Pendant le rendez-vous d’une durée d’une heure, je raconte entre autres ma sélection de fragments d’écrits ou plutôt je dis que j’ai relu des trucs que j’ai écrits, que j’en ai sélectionnés, les moins pire, et qu’ils ressemblent -les écrits- à des sortes de nature morte… je précise qu’ils sont sans chair. Je mesure aussi combien il y est question de vide… d’un sans avant et d’un sans après. Ca m’attriste ? Je ne réponds pas. Elle parle d’un effondrement et j’acquiesce. Choisit-on ce qu’on écrit ? Le plus difficile pour moi, c’est de m’abstraire du quotidien, de me mettre dans un état de disponibilité totale où rien n’est programmé et de laisser faire, de laisser advenir. Avec cet atelier, je fais autrement et j’ai aussi du mal mais autrement. Je me contrains. Retour avec le tram. Un petit garçon -trois ans ?- avec son papa et son sac à dos/cartable tout neuf. Il mange du raisin avec quelque chose de dur dedans « pépins » dit le papa. Faut que je passe chez SFR avant de rentrer. J’ai la dalle. A quel arrêt vais-je descendre ? Bon choix. Boutique à 100 m. J’explique sans m’énerver. La vendeuse éteint le portable puis le rallume. Ca marche. Je souris, lui souhaite un bel après-midi, consulte mes messages. Je rentre à pied.
J’enlève mes chaussures et je prépare le repas. Concombre et pêche en salade, aubergine/tomate (déjà cuites) avec riz et truite (déjà cuits). J’ai faim. Pendant que le riz cuit, j’allume l’ordi et lis mes messages. Y’a pas celui que j’attends. Y’a pas. Je téléphone à Manu. O.K. pour un r.v. pour demain. Parfait. Je mange tranquillement en écoutant la radio. Je décide qu’avant 17 h je me mette à la consigne 8. Je la relis Christa Wolf Un jour dans l’année. Je cherche l’extrait sans le trouver, je cherche le fichier qui contient mes textes. Je m’y mets. J’écris le titre 27 sept je supprime j’écris 03 sept. Je décide de laisser faire la mémoire. Il est 14 h quand je commence, maintenant au moment où j’écris ces derniers mots, il est 15h57. J’enregistre et je fais une pause.

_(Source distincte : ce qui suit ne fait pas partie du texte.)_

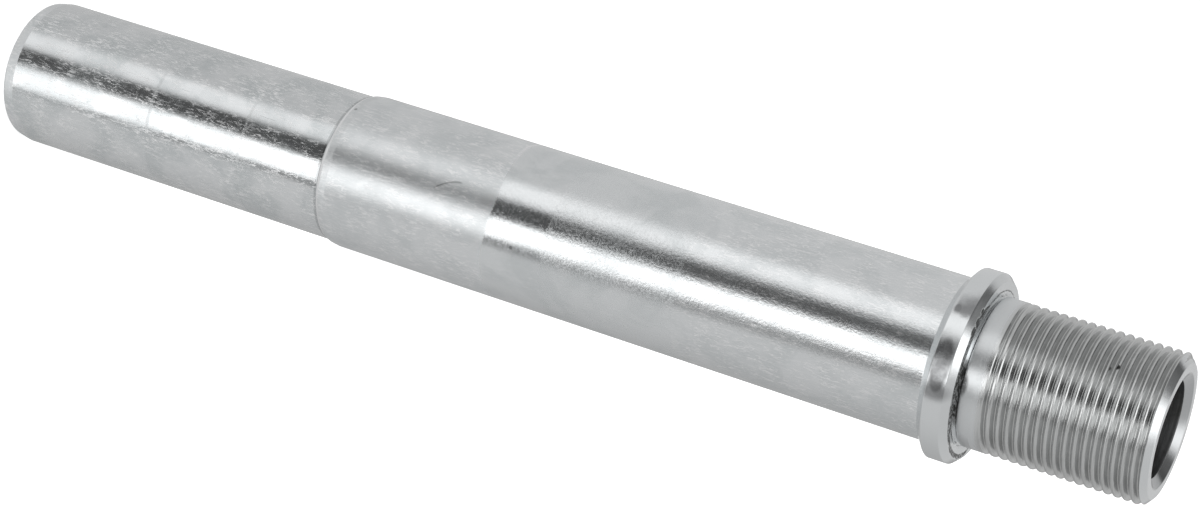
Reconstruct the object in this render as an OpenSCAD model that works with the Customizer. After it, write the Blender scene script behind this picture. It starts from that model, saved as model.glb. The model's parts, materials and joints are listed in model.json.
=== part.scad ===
// Hollow coupler shaft, turned and ground from one bar: a long plain journal, a slightly larger
// body, a chamfered collar, and a threaded spigot. It stands on its plain end, with Z along its axis.

/* [Journal] */
// Diameter of the plain journal
journal_d = 25; // [22:0.1:25.8]
// Length from the plain end to the step
journal_len = 64.2; // [40:0.1:90]
// Length of the lead-in taper at the plain end
lead_len = 2.2; // [0.8:0.1:5]
// How much the lead-in taper takes off the radius
lead_drop = 0.45; // [0.1:0.05:1.5]

/* [Body] */
// Diameter of the body between the step and the collar
body_d = 26.1; // [25.4:0.1:27.2]
// Length from the step to the collar
body_len = 107.3; // [70:0.1:150]
// Length of the steep chamfer that starts the body
step_len = 0.7; // [0.2:0.1:1.5]
// Length of the gentle blend that follows the chamfer
blend_len = 1.3; // [0.5:0.1:6]
// How much of the body's radius is left to that blend
blend_rise = 0.18; // [0.05:0.01:0.19]

/* [Collar] */
// Diameter of the collar
collar_d = 30.4; // [28.8:0.1:36]
// Width of the collar from face to face
collar_w = 5.1; // [3:0.1:10]
// Length of the chamfer on the side of the body
back_len = 1.3; // [0.3:0.1:1.6]
// Radius that this chamfer takes off
back_drop = 1.7; // [0.3:0.1:2]
// Length of the chamfer on the side of the thread
front_len = 0.8; // [0.3:0.1:1.2]
// Radius that this chamfer takes off
front_drop = 1.3; // [0.3:0.1:2.2]

/* [Spigot] */
// Length from the collar's front face to the threaded end
spigot_len = 30.2; // [18:0.1:45]
// Width of the corner relief between the collar and the spigot
relief_w = 0.5; // [0.3:0.05:1.2]
// Depth of the relief below the spigot's surface
relief_depth = 0.3; // [0.1:0.05:1]
// Depth of the relief below the collar's front face
relief_undercut = 0.25; // [0.1:0.05:0.8]
// Length of the chamfer at the threaded end
tip_len = 1; // [0.4:0.1:2.5]
// Radius that the end chamfer takes off
tip_drop = 1.3; // [0.4:0.05:1.8]

/* [Thread] */
// Outside diameter of the spigot and of its right-hand thread
thread_d = 23.85; // [22.5:0.05:24.4]
// Advance of the thread in one turn
pitch = 1.5; // [1:0.25:2]
// Depth of the groove below the outside diameter
thread_depth = 0.8; // [0.3:0.05:0.85]
// Width of the flat at the bottom of the groove
root_flat = 0.2; // [0.1:0.05:0.3]
// Full angle between the groove's two flanks
flank_angle = 60; // [50:1:60]
// Plain neck between the collar and the first trace of the thread
neck_len = 3.4; // [1.5:0.1:10]
// Turns over which the groove sinks in from nothing to its full depth
run_out = 1.2; // [0.5:0.1:2.5]
// Angle round the axis at which the thread begins
thread_start = -29; // [-180:1:180]

/* [Bore] */
// Diameter of the bore that runs right through
bore_d = 15.3; // [8:0.1:16.5]
// Diameter of the countersink's mouth at the threaded end
mouth_d = 18.1; // [17:0.1:19.5]
// Depth of this countersink
mouth_depth = 1; // [0.3:0.1:3]
// Diameter of the countersink's mouth at the plain end
tail_d = 16.8; // [16.6:0.1:20]
// Depth of this countersink
tail_depth = 0.75; // [0.3:0.05:3]

/* [Edges] */
// Radius that breaks the sharp edges of the turned faces
edge_round = 0.2; // [0.05:0.05:0.3]
// Radius at the outer edge of the plain end
end_round = 0.35; // [0.1:0.05:0.6]

/* [Hidden] */

// Facets of a full circle, straight lines in a rounded corner, and groove sections in a turn
$fn = 96;
ARC_STEPS = 4;
GROOVE_STEPS = 36;
// Longest share of a straight side that a corner's round may take
ROUND_SHARE = 0.45;
// How far a cutting tool passes the surface that it cuts
PASS = 1;
// How far the thread tool stands out of the spigot, and how far from it the groove starts
TOOL_PROUD = 0.15;
TOOL_START = 0.03;

// Radii, worked out from the diameters
journal_r = journal_d / 2;
lead_r = journal_r - lead_drop;
body_r = body_d / 2;
step_r = max(journal_r, body_r - blend_rise);
collar_r = collar_d / 2;
back_r = max(body_r, collar_r - back_drop);
thread_r = thread_d / 2;
front_r = max(thread_r + relief_w, collar_r - front_drop);
relief_r = thread_r - relief_depth;
tip_r = thread_r - tip_drop;
bore_r = bore_d / 2;

// Heights along the axis, from the plain end up
collar_z = journal_len + body_len;
spigot_z = collar_z + collar_w;
total_len = spigot_z + spigot_len;
groove_z = spigot_z + neck_len;

// Groove profile: half its width at the bottom, and the spread of one flank for each unit of depth
root_half = root_flat / 2;
flank_spread = tan(flank_angle / 2);
groove_turns = (total_len + pitch - groove_z) / pitch;
groove_sections = ceil(groove_turns * GROOVE_STEPS);

function unit(v) = v / norm(v);

// The corner b between a and c as an arc of radius r, held shorter than the sides that it joins
function round_corner(a, b, c, r) =
    let (
        u = unit(a - b),
        w = unit(c - b),
        half = acos(u * w) / 2,
        reach = min(r / tan(half), ROUND_SHARE * min(norm(a - b), norm(c - b))),
        centre = b + unit(u + w) * reach / cos(half),
        first = b + u * reach - centre,
        last = b + w * reach - centre,
        sweep = 180 - 2 * half
    )
    [for (k = [0:ARC_STEPS])
        let (t = k / ARC_STEPS)
        centre + (first * sin((1 - t) * sweep) + last * sin(t * sweep)) / sin(sweep)];

// An outline of [radius, height, corner round] as plain points, with each rounded corner as an arc
function rounded_outline(rows) =
    [for (i = [0:len(rows) - 1])
        let (
            at = [rows[i][0], rows[i][1]],
            before = rows[max(i - 1, 0)],
            after = rows[min(i + 1, len(rows) - 1)]
        )
        each rows[i][2] == 0
            ? [at]
            : round_corner([before[0], before[1]], at, [after[0], after[1]], rows[i][2])];

// Half section of the turned outside, from the plain end to the threaded end
function turned_outline() = rounded_outline([
    [0, 0, 0],
    [lead_r, 0, end_round],
    [journal_r, lead_len, edge_round],
    [journal_r, journal_len, 0],
    [step_r, journal_len + step_len, edge_round],
    [body_r, journal_len + step_len + blend_len, edge_round],
    [body_r, collar_z, 0],
    [back_r, collar_z, edge_round],
    [collar_r, collar_z + back_len, edge_round],
    [collar_r, spigot_z - front_len, edge_round],
    [front_r, spigot_z, edge_round],
    [thread_r + relief_w, spigot_z, 0],
    [thread_r, spigot_z - relief_undercut, 0],
    [relief_r, spigot_z - relief_undercut, 0],
    [relief_r, spigot_z + relief_w / 2, 0],
    [thread_r, spigot_z + relief_w, edge_round],
    [thread_r, total_len - tip_len, 0],
    [tip_r, total_len, edge_round],
    [0, total_len, 0]
]);

module turned_blank() {
    rotate_extrude() polygon(turned_outline());
}

// The through bore with a countersink at each end
module bore_tool() {
    mouth_slope = (mouth_d / 2 - bore_r) / mouth_depth;
    tail_slope = (tail_d / 2 - bore_r) / tail_depth;
    rotate_extrude()
        polygon([
            [0, -PASS],
            [tail_d / 2 + PASS * tail_slope, -PASS],
            [bore_r, tail_depth],
            [bore_r, total_len - mouth_depth],
            [mouth_d / 2 + PASS * mouth_slope, total_len + PASS],
            [0, total_len + PASS]
        ]);
}

// Four corners of the thread groove's section k: bottom flat inside, mouth outside
function groove_section(k) =
    let (
        turn = k / GROOVE_STEPS,
        sunk = (thread_depth + TOOL_START) * min(1, turn / run_out) - TOOL_START,
        inner = thread_r - sunk,
        outer = thread_r + TOOL_PROUD,
        mouth_half = root_half + (outer - inner) * flank_spread,
        angle = thread_start + 360 * turn,
        height = groove_z + pitch * turn
    )
    [for (corner = [[inner, -root_half], [outer, -mouth_half], [outer, mouth_half], [inner, root_half]])
        [corner[0] * cos(angle), corner[0] * sin(angle), height + corner[1]]];

// The helical tool that leaves the thread, as one closed sweep of the groove's section
module thread_tool() {
    last = 4 * groove_sections;
    polyhedron(
        points = [for (k = [0:groove_sections]) each groove_section(k)],
        faces = [
            [3, 2, 1, 0],
            for (k = [0:groove_sections - 1])
                for (side = [0:3])
                    let (a = 4 * k + side, b = 4 * k + (side + 1) % 4)
                    each [[a, b + 4, a + 4], [a, b, b + 4]],
            [last, last + 1, last + 2, last + 3]
        ]
    );
}

// The finished shaft: the blank with its bore and its thread cut
module coupler_shaft() {
    color("silver")
        difference() {
            turned_blank();
            bore_tool();
            thread_tool();
        }
}

coupler_shaft();
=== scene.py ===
"""A hollow coupler shaft, turned and ground from bright steel, standing on its plain end.

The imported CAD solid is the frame. One closed mesh stands for it, with finer corners and a helical thread,
and five finishes: ground journal, ground body, turned faces, used thread and drilled bore.
"""

import json
import math

import bmesh
import bpy
from mathutils import Matrix, Vector


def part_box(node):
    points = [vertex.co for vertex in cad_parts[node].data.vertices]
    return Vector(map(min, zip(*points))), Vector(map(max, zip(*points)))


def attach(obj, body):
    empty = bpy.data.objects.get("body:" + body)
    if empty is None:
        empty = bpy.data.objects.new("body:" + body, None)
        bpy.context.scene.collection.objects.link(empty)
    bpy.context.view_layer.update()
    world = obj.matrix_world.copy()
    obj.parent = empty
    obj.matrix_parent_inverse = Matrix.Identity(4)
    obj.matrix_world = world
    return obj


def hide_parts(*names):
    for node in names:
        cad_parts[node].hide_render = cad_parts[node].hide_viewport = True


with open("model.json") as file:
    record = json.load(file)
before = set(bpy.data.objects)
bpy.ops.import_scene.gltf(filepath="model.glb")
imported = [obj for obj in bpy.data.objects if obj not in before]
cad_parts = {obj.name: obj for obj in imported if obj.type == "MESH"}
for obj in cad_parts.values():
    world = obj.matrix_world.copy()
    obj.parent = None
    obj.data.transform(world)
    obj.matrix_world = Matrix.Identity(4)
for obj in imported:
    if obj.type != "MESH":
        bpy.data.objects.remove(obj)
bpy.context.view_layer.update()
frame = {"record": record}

MM = 0.001
NODE = "coupler_shaft"

# Sizes of the shaft in millimetres. Height runs up the axis from the plain end.
mounts = {mount["name"]: mount for mount in frame["record"]["mounts"]}
# A thousandth is left off the height, so that rounding can't put the skin outside the CAD box
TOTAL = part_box(NODE)[1].z / MM - 0.001
COLLAR_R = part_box(NODE)[1].x / MM
BORE_R = mounts["bore"]["dims"]["r_mm"]
JOURNAL_R = mounts["journal"]["dims"]["r_mm"]
BODY_R = mounts["body_seat"]["dims"]["r_mm"]
CAD_FACE_Z = mounts["collar_face"]["pos_m"][2] / MM

LEAD_LEN, LEAD_DROP = 2.2, 0.45
JOURNAL_LEN, STEP_LEN, BLEND_LEN, BLEND_RISE = 64.2, 0.7, 1.3, 0.18
COLLAR_W = 5.1
BACK_LEN, BACK_DROP, FRONT_LEN, FRONT_DROP = 1.3, 1.7, 1.0, 1.0
# The photo shows the collar's front face this much further from the plain end than the CAD solid has it
FACE_SHIFT = 0.2
RELIEF_W, RELIEF_DEPTH, RELIEF_UNDERCUT = 0.5, 0.3, 0.25
TIP_LEN, TIP_DROP = 1.0, 1.3
MOUTH_R, MOUTH_DEPTH, TAIL_R, TAIL_DEPTH = 9.05, 1.0, 8.4, 0.75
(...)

Dans une demi-heure, je dois aller à mon r.v. de 17 h.
Je m’y recolle. Pas vu le temps passé. Suis partie à pied au r.v. d’une heure et en suis revenue à pied. Crevée. Passée chez Catherine arroser les plantes. Deux étages à monter. Idem chez moi après. Fourbue. Il est presque 20 h et de nouveau chez moi, préparer vite fait le repas. J’ai faim. Des amandes à croquer en attendant. Sur le chemin du retour, j’ai pensé au travail qui reprend la semaine prochaine et ça m’angoisse. Disponibilité face aux stagiaires, vidée le soir. D’avance, je sais que ça va être excitant et fatigant et que je préférerais m’exciter sur le travail d’écriture. Je sais que je suis incapable de mener les deux de front. Il va falloir attendre que le volume des interventions soit plus léger. Frustration. Impatience. L’impatience. Me tenir à l’écriture et à ce qui la précède et la suit, la lecture. Comment font ceux qui écrivent en travaillant, en s’occupant d’enfants ? Foi en soi ou niaque ou revanche à prendre ou place à se faire ou urgence à s’inventer ou tout cela à la fois ? Réponse inopportune. Pour moi en tout cas. Je dîne. Je réponds à un sms. Je n’écris pas. Je noie le poisson. Je regarde un film en replay avec Binoche et Auteuil. Je suis sensible au découpage, aux séquences. Au rythme aussi. Ce qui me fait me dire que cette proposition que je mets en mots, là, ces bouts de situations inscrites dans du temps que je raconte, pourquoi les séquencer ? Est-ce judicieux ? A mon avis, non si c’est du temps qui court et oui si ce sont des moments qui sont notés. Et si c’est du temps qui court, quelle ponctuation ? Des … entre les mots ?
Je laisse comme ça, en moments, avec retour à la ligne et saut. J’arrête. Je vais éteindre l’ordi, aller me coucher. Il est presque minuit. Je m’empêche les prolongations (donc les prolongements comme par ex. le journal, sa sincérité dans l’instant car je me rends compte que je ne dis pas tout, volontairement). Etonnement à constater qu’il est juste minuit, enfin maintenant passé de qq minutes.
Bravo, quel rythme, on y est. ! Merci pour cette intimité que vous donnez à lire dans le déroulement d’une seule journée. J’aime beaucoup.
Moi aussi, j’apprécie le fait que ce texte soit une vraie page de journal. Merci beaucoup.
on vous lit d’une traite, plaisir de vous suivre dans la « vraie » vie.
Merci. Merci beaucoup.
Merci pour ce texte qui m’a profondément touchée. J’ai particulièrement aimé la façon dont le récit saisit ce quotidien qui taraude temps, tellement humain, ce que j’ai essayé de dire mais là mais là c’est dit de façon tellement juste, concrète, réelle, ancrée, palpable. On y est et on a envie de vous suivre encore et encore.